12) Exposing Queries with Minimal Additions (Vanilla-compatible design)

Addressable containers: Stable container IDs and labels (schema names).
Request interface: “Request block” with predicate slots (item id/tag, quantity); emits ready signal on fulfillment.
Catalog block: Global index that enumerates all labeled containers and stock counts; comparator output encodes match count.
Agent routing tables: Persistent rules per agent for priority and destinations.
Transaction fence: “Work order” token processed atomically within a chunk set; commits or aborts on failure.

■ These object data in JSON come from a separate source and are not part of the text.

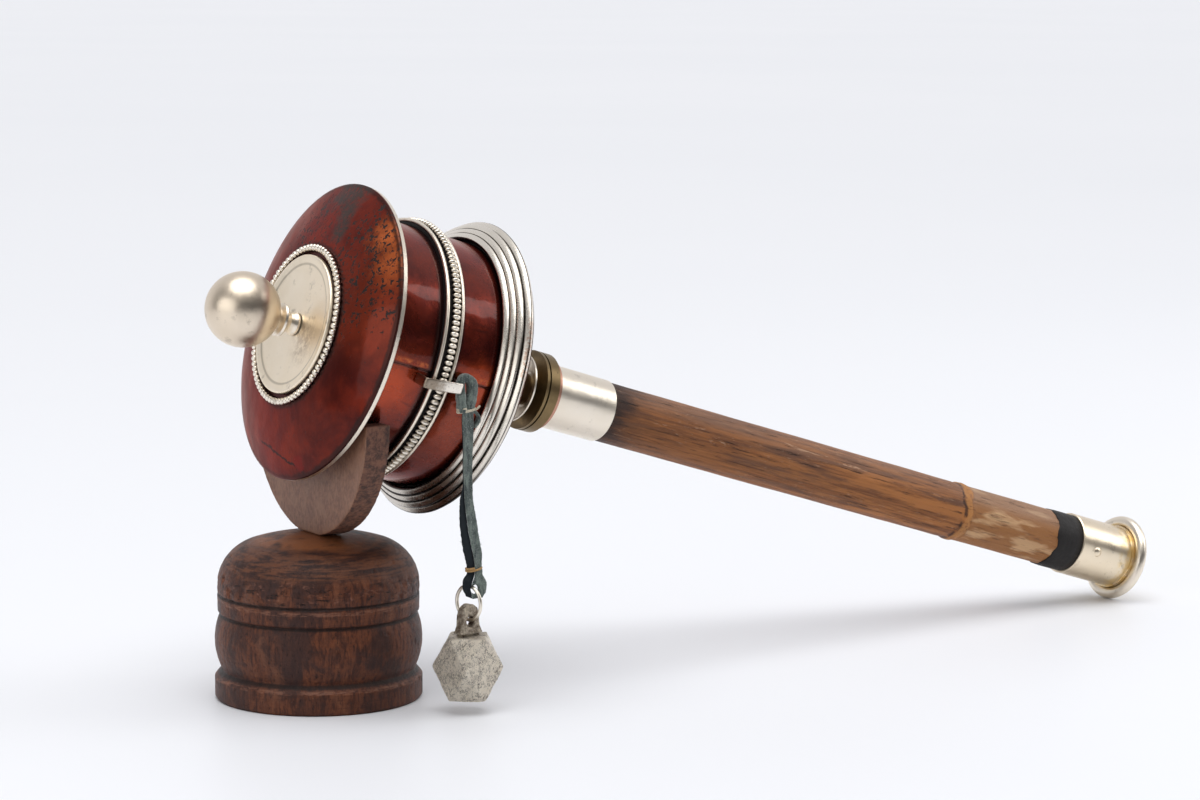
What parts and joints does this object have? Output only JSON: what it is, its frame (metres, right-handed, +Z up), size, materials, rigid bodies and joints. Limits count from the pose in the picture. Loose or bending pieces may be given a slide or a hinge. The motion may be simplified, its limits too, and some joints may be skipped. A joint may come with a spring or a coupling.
{
  "type": "hand prayer wheel",
  "caption": "Hand prayer wheel: a lidded copper drum with beaded silver bands turns on a long cane handle, carries a weight on a leather thong, and lies in a turned wooden cradle.",
  "frame": {"origin": "centre of the underside of the stand's foot, on the surface it stands on", "axes": "+X towards the handle's end, +Y across the cradle, away from the hanging weight, +Z up"},
  "size_m": [0.3259, 0.0912, 0.1421],
  "materials": {
    "silver": "warm yellowish silver or nickel, hand worked, satin with scratches",
    "cast_silver": "rough cast white metal, pitted",
    "red_copper": "dark red lacquered copper, glossy, pitted and patinated",
    "plain_copper": null,
    "brass": "old olive-brown brass",
    "dark_iron": "dark iron",
    "stand_wood": "turned red-brown hardwood, satin, worn",
    "cradle_wood": "plain sawn red-brown board",
    "cane": "brown cane with dark streaks and a paler end",
    "pitch": "black pitch",
    "leather": "grey-green suede thong with a blue-black smooth side",
    "thread": "cream thread",
    "paper": "rolled plain paper"
  },
  "bodies": {
    "stand": {"stand_base": "stand_wood", "stand_dowel": "stand_wood", "stand_cradle": "cradle_wood"},
    "drum": {"drum_wall": "red_copper", "lid": "red_copper", "lid_underside": "red_copper", "lid_collar": "plain_copper", "lid_rim_band": "silver", "lid_dish": "silver", "lid_bead_ring": "silver", "upper_bush": "brass", "band_backing": "silver", "band_front_wire": "silver", "band_bead_wire": "silver", "band_rear_wire": "silver", "base_reed_1": "silver", "base_reed_2": "silver", "base_reed_3": "silver", "base_skirt": "silver", "base_flange": "silver", "base_cover": "red_copper", "base_hub": "brass", "core_tube": "paper", "mantra_scroll": "paper", "scroll_tie_upper": "thread", "scroll_tie_lower": "thread", "strap_loop": "silver", "strap_eye": "leather", "upper_binding": "thread"},
    "handle": {"knob_ball": "silver", "knob_neck": "silver", "axle_rod": "dark_iron", "thrust_bead": "brass", "cupped_washer": "silver", "thin_brass_washer": "brass", "spacer_washer": "dark_iron", "broad_brass_washer": "brass", "copper_collar": "plain_copper", "top_ferrule": "silver", "grip": "cane", "pitch_band": "pitch", "end_ferrule": "silver", "end_cap": "silver", "end_ring": "silver", "ferrule_nail": "silver"},
    "strap": {"strap_thong": "leather", "lower_binding": "thread"},
    "ring": {"jump_ring": "silver"},
    "weight": {"weight": "cast_silver"}
  },
  "joints": [
    {"name": "lift_off", "type": "slide", "parent": "stand", "child": "drum", "axis": [0, 0, 1], "range_m": [0, 0.1]},
    {"name": "drum_spin", "type": "hinge", "parent": "drum", "child": "handle", "pos_m": [0.0006, 0, 0.1021], "axis": [-0.955, 0, 0.2965], "continuous": true},
    {"name": "strap_swing", "type": "hinge", "parent": "drum", "child": "strap", "pos_m": [0.0238, -0.0405, 0.0822], "axis": [-1, 0, 0], "range_deg": [-1.5, 95]},
    {"name": "ring_swing", "type": "hinge", "parent": "strap", "child": "ring", "pos_m": [0.0247, -0.0405, 0.0348], "axis": [-0.9744, -0.225, 0], "range_deg": [-8, 20]},
    {"name": "weight_swing", "type": "hinge", "parent": "ring", "child": "weight", "pos_m": [0.0247, -0.0405, 0.0258], "axis": [0.225, -0.9744, 0], "range_deg": [-25, 25]}
  ]
}
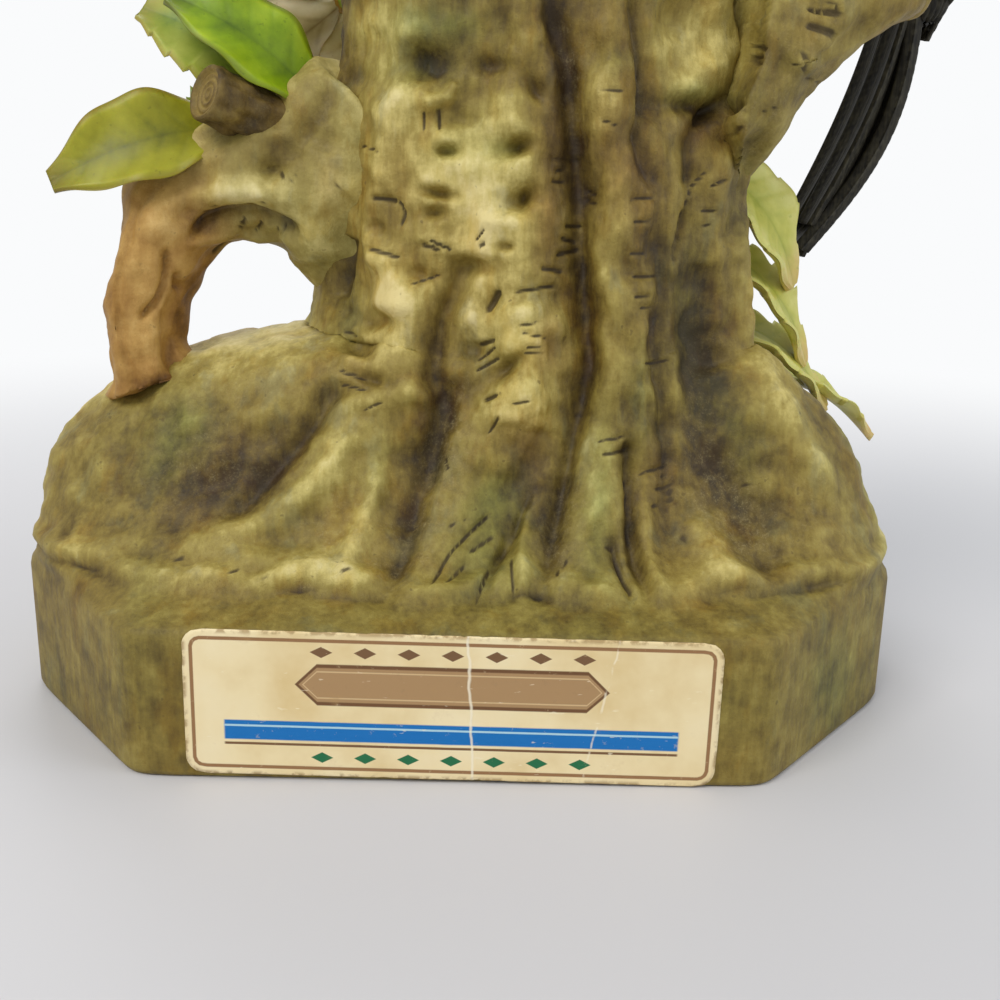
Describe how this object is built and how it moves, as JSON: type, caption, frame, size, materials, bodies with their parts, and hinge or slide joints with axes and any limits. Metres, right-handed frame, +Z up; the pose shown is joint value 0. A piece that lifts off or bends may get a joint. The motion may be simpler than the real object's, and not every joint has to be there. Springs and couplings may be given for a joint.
{
  "type": "figural liquor decanter",
  "caption": "Hollow porcelain tree trunk on a faceted plinth, with an arched limb, leaves, a blossom, a clinging dark bird and a lift-off trunk-top stopper with a cork.",
  "frame": {"origin": "middle of the flat foot, on the surface that the decanter stands on", "axes": "+Z up along the trunk; -Y out of the labelled flat facet; +X towards the bird"},
  "size_m": [0.1889, 0.1063, 0.2903],
  "materials": {
    "trunk_bisque": "satin painted bisque porcelain, olive brown",
    "limb_bisque": "satin painted bisque porcelain, tan",
    "stopper_bisque": "satin painted bisque porcelain, olive brown",
    "cork": "natural cork",
    "label_paper": "aged cream paper with a brown border",
    "leaf_green": "painted porcelain, bright green",
    "leaf_pale": "painted porcelain, pale yellow green",
    "petal_cream": "painted porcelain, cream",
    "blossom_heart": "painted porcelain, ochre",
    "feather_black": "painted porcelain, near black",
    "feather_crest": "painted porcelain, red",
    "bill_horn": "painted porcelain, horn",
    "bird_foot": "painted porcelain, grey brown"
  },
  "bodies": {
    "decanter": {"vessel_body": "trunk_bisque", "vessel_neck": "trunk_bisque", "left_limb": "limb_bisque", "limb_stub": "limb_bisque", "right_limb": "trunk_bisque", "paper_label": "label_paper", "left_leaf_bright": "leaf_green", "left_leaf_olive": "leaf_green", "left_leaf_lower": "leaf_pale", "left_leaf_far": "leaf_green", "right_leaf_top": "leaf_pale", "right_leaf_middle": "leaf_pale", "right_leaf_low": "leaf_pale", "right_leaf_foot": "leaf_pale", "blossom_stalk": "leaf_green", "blossom_heart": "blossom_heart", "blossom_petal_1": "petal_cream", "blossom_petal_2": "petal_cream", "blossom_petal_3": "petal_cream", "blossom_petal_4": "petal_cream", "blossom_petal_5": "petal_cream", "blossom_petal_6": "petal_cream", "bird_body": "feather_black", "bird_head": "feather_black", "bird_bill": "bill_horn", "bird_crest": "feather_crest", "bird_tail": "feather_black", "bird_wing_left": "feather_black", "bird_wing_right": "feather_black", "bird_foot_left": "bird_foot", "bird_foot_right": "bird_foot"},
    "stopper": {"stopper_top": "stopper_bisque", "stopper_cork": "cork"}
  },
  "joints": [
    {"name": "stopper_lift", "type": "slide", "parent": "decanter", "child": "stopper", "axis": [0, 0, 1], "range_m": [0, 0.06]}
  ]
}
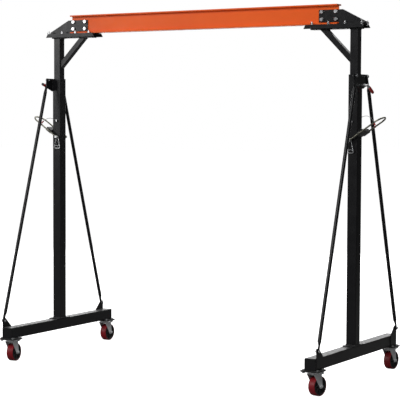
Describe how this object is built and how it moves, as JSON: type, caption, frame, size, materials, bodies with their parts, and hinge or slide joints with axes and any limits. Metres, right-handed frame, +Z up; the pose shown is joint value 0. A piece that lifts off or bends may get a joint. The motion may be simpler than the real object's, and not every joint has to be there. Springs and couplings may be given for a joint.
{
  "type": "portable gantry crane",
  "caption": "Portable gantry crane: an orange I-beam on telescoping black A-frame stands with pull pins, jacking levers and braked swivel casters.",
  "frame": {"origin": "on the floor, midway between the two columns and on the beam's middle plane", "axes": "+X along the beam towards the right stand, +Y along the base bars towards the rear, +Z up"},
  "size_m": [2.7988, 1.2981, 2.452],
  "materials": {
    "beam_orange": "satin orange powder coat",
    "frame_black": "satin black powder coat",
    "zinc_bolts": "bright zinc plate",
    "galvanised_steel": "bright zinc-plated pressed steel",
    "lever_zinc": "yellow zinc plate",
    "wire_rope": "galvanised wire",
    "core_black": "moulded black core",
    "tread_red": "red polyurethane tread",
    "grip_red": "dipped red vinyl",
    "block_black": "black moulding"
  },
  "bodies": {
    "upper_frame": {"i_beam": "beam_orange", "left_inner_tube": "frame_black", "right_inner_tube": "frame_black", "top_plates": "frame_black", "knee_braces": "frame_black", "cradle_channels": "frame_black", "gusset_plates": "frame_black", "web_bolts": "zinc_bolts", "cradle_bolts": "zinc_bolts"},
    "left_stand": {"left_outer_tube": "frame_black", "left_foot_plate": "frame_black", "left_base_bar": "frame_black", "left_end_caps": "frame_black", "left_brace_plates": "frame_black", "left_tie_rods": "frame_black", "left_rod_bolts": "zinc_bolts", "left_caster_pads": "frame_black", "left_caster_plates": "galvanised_steel", "left_caster_bolts": "zinc_bolts", "left_side_studs": "zinc_bolts", "left_keeper_wire": "wire_rope"},
    "left_front_caster": {"left_front_fork": "galvanised_steel"},
    "left_front_wheel": {"left_front_wheel_core": "core_black", "left_front_tread": "tread_red"},
    "left_front_brake": {"left_front_brake_pedal": "galvanised_steel"},
    "left_rear_caster": {"left_rear_fork": "galvanised_steel"},
    "left_rear_wheel": {"left_rear_wheel_core": "core_black", "left_rear_tread": "tread_red"},
    "left_rear_brake": {"left_rear_brake_pedal": "galvanised_steel"},
    "left_lever": {"left_jack_lever": "lever_zinc", "left_lever_block": "block_black"},
    "left_link": {"left_hanging_link": "zinc_bolts"},
    "left_pin": {"left_pull_pin": "zinc_bolts", "left_pin_grip": "grip_red"},
    "right_stand": {"right_outer_tube": "frame_black", "right_foot_plate": "frame_black", "right_base_bar": "frame_black", "right_end_caps": "frame_black", "right_brace_plates": "frame_black", "right_tie_rods": "frame_black", "right_rod_bolts": "zinc_bolts", "right_caster_pads": "frame_black", "right_caster_plates": "galvanised_steel", "right_caster_bolts": "zinc_bolts", "right_side_studs": "zinc_bolts", "right_keeper_wire": "wire_rope"},
    "right_front_caster": {"right_front_fork": "galvanised_steel"},
    "right_front_wheel": {"right_front_wheel_core": "core_black", "right_front_tread": "tread_red"},
    "right_front_brake": {"right_front_brake_pedal": "galvanised_steel"},
    "right_rear_caster": {"right_rear_fork": "galvanised_steel"},
    "right_rear_wheel": {"right_rear_wheel_core": "core_black", "right_rear_tread": "tread_red"},
    "right_rear_brake": {"right_rear_brake_pedal": "galvanised_steel"},
    "right_lever": {"right_jack_lever": "lever_zinc", "right_lever_block": "block_black"},
    "right_link": {"right_hanging_link": "zinc_bolts"},
    "right_pin": {"right_pull_pin": "zinc_bolts", "right_pin_grip": "grip_red"}
  },
  "joints": [
    {"name": "left_height", "type": "slide", "parent": "upper_frame", "child": "left_stand", "axis": [0, 0, -1], "range_m": [0, 1.2192]},
    {"name": "left_front_swivel", "type": "hinge", "parent": "left_stand", "child": "left_front_caster", "pos_m": [-1.188, -0.5675, 0.155], "axis": [0, 0, 1], "continuous": true},
    {"name": "left_front_roll", "type": "hinge", "parent": "left_front_caster", "child": "left_front_wheel", "pos_m": [-1.19385, -0.52591, 0.0625], "axis": [0.9903, 0.1392, 0], "continuous": true},
    {"name": "left_front_brake_press", "type": "hinge", "parent": "left_front_caster", "child": "left_front_brake", "pos_m": [-1.19273, -0.53383, 0.1325], "axis": [-0.9903, -0.1392, 0], "range_deg": [0, 12]},
    {"name": "left_rear_swivel", "type": "hinge", "parent": "left_stand", "child": "left_rear_caster", "pos_m": [-1.188, 0.5675, 0.155], "axis": [0, 0, 1], "continuous": true},
    {"name": "left_rear_roll", "type": "hinge", "parent": "left_rear_caster", "child": "left_rear_wheel", "pos_m": [-1.188, 0.6095, 0.0625], "axis": [1, 0, 0], "continuous": true},
    {"name": "left_rear_brake_press", "type": "hinge", "parent": "left_rear_caster", "child": "left_rear_brake", "pos_m": [-1.188, 0.6015, 0.1325], "axis": [-1, 0, 0], "range_deg": [0, 12]},
    {"name": "left_lever_swing", "type": "hinge", "parent": "left_stand", "child": "left_lever", "pos_m": [-1.175, 0, 1.576], "axis": [0, -1, 0], "range_deg": [0, 60], "deforming": ["left_keeper_wire"]},
    {"name": "left_link_swing", "type": "hinge", "parent": "left_stand", "child": "left_link", "pos_m": [-1.175, 0, 1.576], "axis": [0, 1, 0], "range_deg": [-25, 25]},
    {"name": "left_pin_slide", "type": "slide", "parent": "left_stand", "child": "left_pin", "axis": [1, 0, 0], "range_m": [0, 0.028]},
    {"name": "right_height", "type": "slide", "parent": "upper_frame", "child": "right_stand", "axis": [0, 0, -1], "range_m": [0, 1.2192]},
    {"name": "right_front_swivel", "type": "hinge", "parent": "right_stand", "child": "right_front_caster", "pos_m": [1.188, -0.5675, 0.155], "axis": [0, 0, 1], "continuous": true},
    {"name": "right_front_roll", "type": "hinge", "parent": "right_front_caster", "child": "right_front_wheel", "pos_m": [1.19673, -0.52642, 0.0625], "axis": [0.9781, -0.2079, 0], "continuous": true},
    {"name": "right_front_brake_press", "type": "hinge", "parent": "right_front_caster", "child": "right_front_brake", "pos_m": [1.19507, -0.53424, 0.1325], "axis": [-0.9781, 0.2079, 0], "range_deg": [0, 12]},
    {"name": "right_rear_swivel", "type": "hinge", "parent": "right_stand", "child": "right_rear_caster", "pos_m": [1.188, 0.5675, 0.155], "axis": [0, 0, 1], "continuous": true},
    {"name": "right_rear_roll", "type": "hinge", "parent": "right_rear_caster", "child": "right_rear_wheel", "pos_m": [1.19239, 0.60927, 0.0625], "axis": [0.9945, -0.1045, 0], "continuous": true},
    {"name": "right_rear_brake_press", "type": "hinge", "parent": "right_rear_caster", "child": "right_rear_brake", "pos_m": [1.19155, 0.60131, 0.1325], "axis": [-0.9945, 0.1045, 0], "range_deg": [0, 12]},
    {"name": "right_lever_swing", "type": "hinge", "parent": "right_stand", "child": "right_lever", "pos_m": [1.175, 0, 1.576], "axis": [0, 1, 0], "range_deg": [0, 60], "deforming": ["right_keeper_wire"]},
    {"name": "right_link_swing", "type": "hinge", "parent": "right_stand", "child": "right_link", "pos_m": [1.175, 0, 1.576], "axis": [0, 1, 0], "range_deg": [-25, 25]},
    {"name": "right_pin_slide", "type": "slide", "parent": "right_stand", "child": "right_pin", "axis": [-1, 0, 0], "range_m": [0, 0.028]}
  ],
  "couplings": [
    {"joint": "right_height", "follows": "left_height", "ratio": 1}
  ]
}
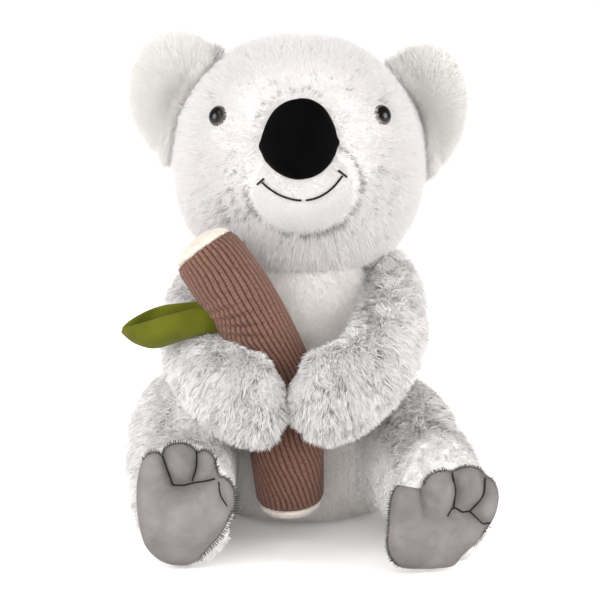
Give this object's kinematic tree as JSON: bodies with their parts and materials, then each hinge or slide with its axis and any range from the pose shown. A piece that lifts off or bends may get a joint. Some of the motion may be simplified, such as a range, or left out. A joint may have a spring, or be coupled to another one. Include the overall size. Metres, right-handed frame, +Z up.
{
  "type": "plush koala",
  "caption": "Seated plush koala hugging a corduroy branch with a velvet leaf; the head turns, the ears fold, the arms open, the legs splay and the leaf flaps.",
  "frame": {"origin": "middle of the flat seat, on the surface that the koala sits on", "axes": "+Z up; the koala faces -Y; +X is to the right of a viewer who faces it"},
  "size_m": [0.247, 0.242, 0.3348],
  "materials": {
    "torso_plush": "matte plush",
    "head_fur": "matte fur",
    "muzzle_plush": "matte plush",
    "nose_velvet": "velvet",
    "black_thread": "satin thread",
    "ear_plush": "matte long pile",
    "eye_plastic": "gloss",
    "washer_plastic": "matte",
    "arm_fur": "matte shaggy fur",
    "leg_fur": "matte shaggy fur",
    "sole_suede": "short suede-like pile",
    "branch_corduroy": "corduroy",
    "cap_plush": "matte plush",
    "leaf_velvet": "velvet"
  },
  "bodies": {
    "body": {"torso": "torso_plush", "branch": "branch_corduroy", "branch_cap_top": "cap_plush", "branch_cap_bottom": "cap_plush"},
    "face": {"head": "head_fur", "muzzle": "muzzle_plush", "nose": "nose_velvet", "mouth_thread": "black_thread", "eye_left": "eye_plastic", "eye_right": "eye_plastic", "eye_washer_left": "washer_plastic", "eye_washer_right": "washer_plastic"},
    "left_ear": {"ear_left": "ear_plush"},
    "right_ear": {"ear_right": "ear_plush"},
    "left_arm": {"arm_left": "arm_fur"},
    "right_arm": {"arm_right": "arm_fur"},
    "left_leg": {"leg_left": "leg_fur", "sole_left": "sole_suede", "toe_thread_left": "black_thread", "thumb_thread_left": "black_thread"},
    "right_leg": {"leg_right": "leg_fur", "sole_right": "sole_suede", "toe_thread_right": "black_thread", "thumb_thread_right": "black_thread"},
    "branch_leaf": {"leaf": "leaf_velvet"}
  },
  "joints": [
    {"name": "neck_turn", "type": "hinge", "parent": "body", "child": "face", "pos_m": [0, -0.005, 0.169], "axis": [0, 0, 1], "range_deg": [-10, 10]},
    {"name": "ear_left_fold", "type": "hinge", "parent": "face", "child": "left_ear", "pos_m": [-0.06834, 0, 0.28216], "axis": [0.4384, 0, 0.8988], "range_deg": [-8, 8]},
    {"name": "ear_right_fold", "type": "hinge", "parent": "face", "child": "right_ear", "pos_m": [0.06834, 0, 0.28216], "axis": [-0.4384, 0, 0.8988], "range_deg": [-8, 8]},
    {"name": "arm_left_open", "type": "hinge", "parent": "body", "child": "left_arm", "pos_m": [-0.06138, 0.006, 0.152], "axis": [-0.342, 0, -0.9397], "range_deg": [0, 5]},
    {"name": "arm_right_open", "type": "hinge", "parent": "body", "child": "right_arm", "pos_m": [0.06138, 0.006, 0.152], "axis": [-0.342, 0, 0.9397], "range_deg": [0, 8]},
    {"name": "leg_left_splay", "type": "hinge", "parent": "body", "child": "left_leg", "pos_m": [-0.07663, 0.01, 0.053], "axis": [0, 0, -1], "range_deg": [0, 8]},
    {"name": "leg_right_splay", "type": "hinge", "parent": "body", "child": "right_leg", "pos_m": [0.07663, 0.01, 0.053], "axis": [0, 0, 1], "range_deg": [0, 8]},
    {"name": "leaf_flap", "type": "hinge", "parent": "body", "child": "branch_leaf", "pos_m": [-0.05157, -0.09102, 0.13911], "axis": [-0.5165, 0.0811, 0.8524], "range_deg": [0, 8]}
  ]
}
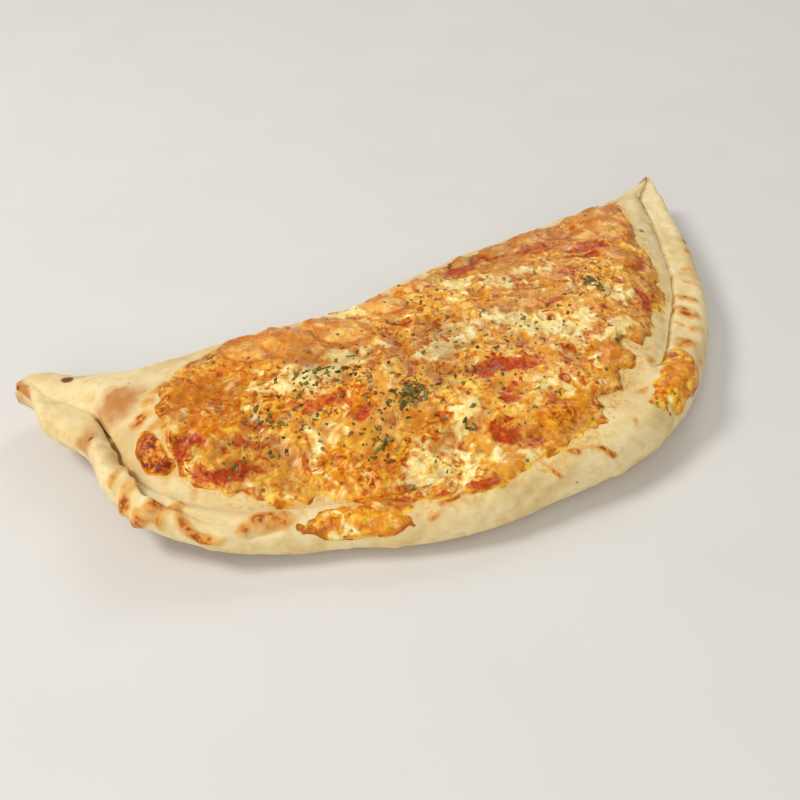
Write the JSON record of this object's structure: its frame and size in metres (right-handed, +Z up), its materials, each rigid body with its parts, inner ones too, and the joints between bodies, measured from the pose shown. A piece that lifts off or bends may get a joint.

13) Practical Consequences

Current mechanics already support RDBMS-style discipline: schema by convention, partition-aware layout, trigger-driven automation, background jobs, and migration safety.
The gap to user-level queries is narrow and can be closed with catalog, request, and routing primitives without changing the tick-based execution model.

14) Conclusion

Minecraft is a consistent, operational abstraction of an RDBMS:

Data = world state structured by registries and NBT.
Storage = partitioned, paged region/chunk system.
Execution = serial scheduler with trigger graph.
Migrations = DataFixerUpper.
ETL = in-world item transport and agents.

It omits SQL, ACID across multi-chunk scopes, and a cost-based planner. Adding cataloged containers, a request API, and agent routing persistence would expose first-class query semantics while preserving survival gameplay constraints. The Copper Golem's introduction as an item sorter exemplifies this potential.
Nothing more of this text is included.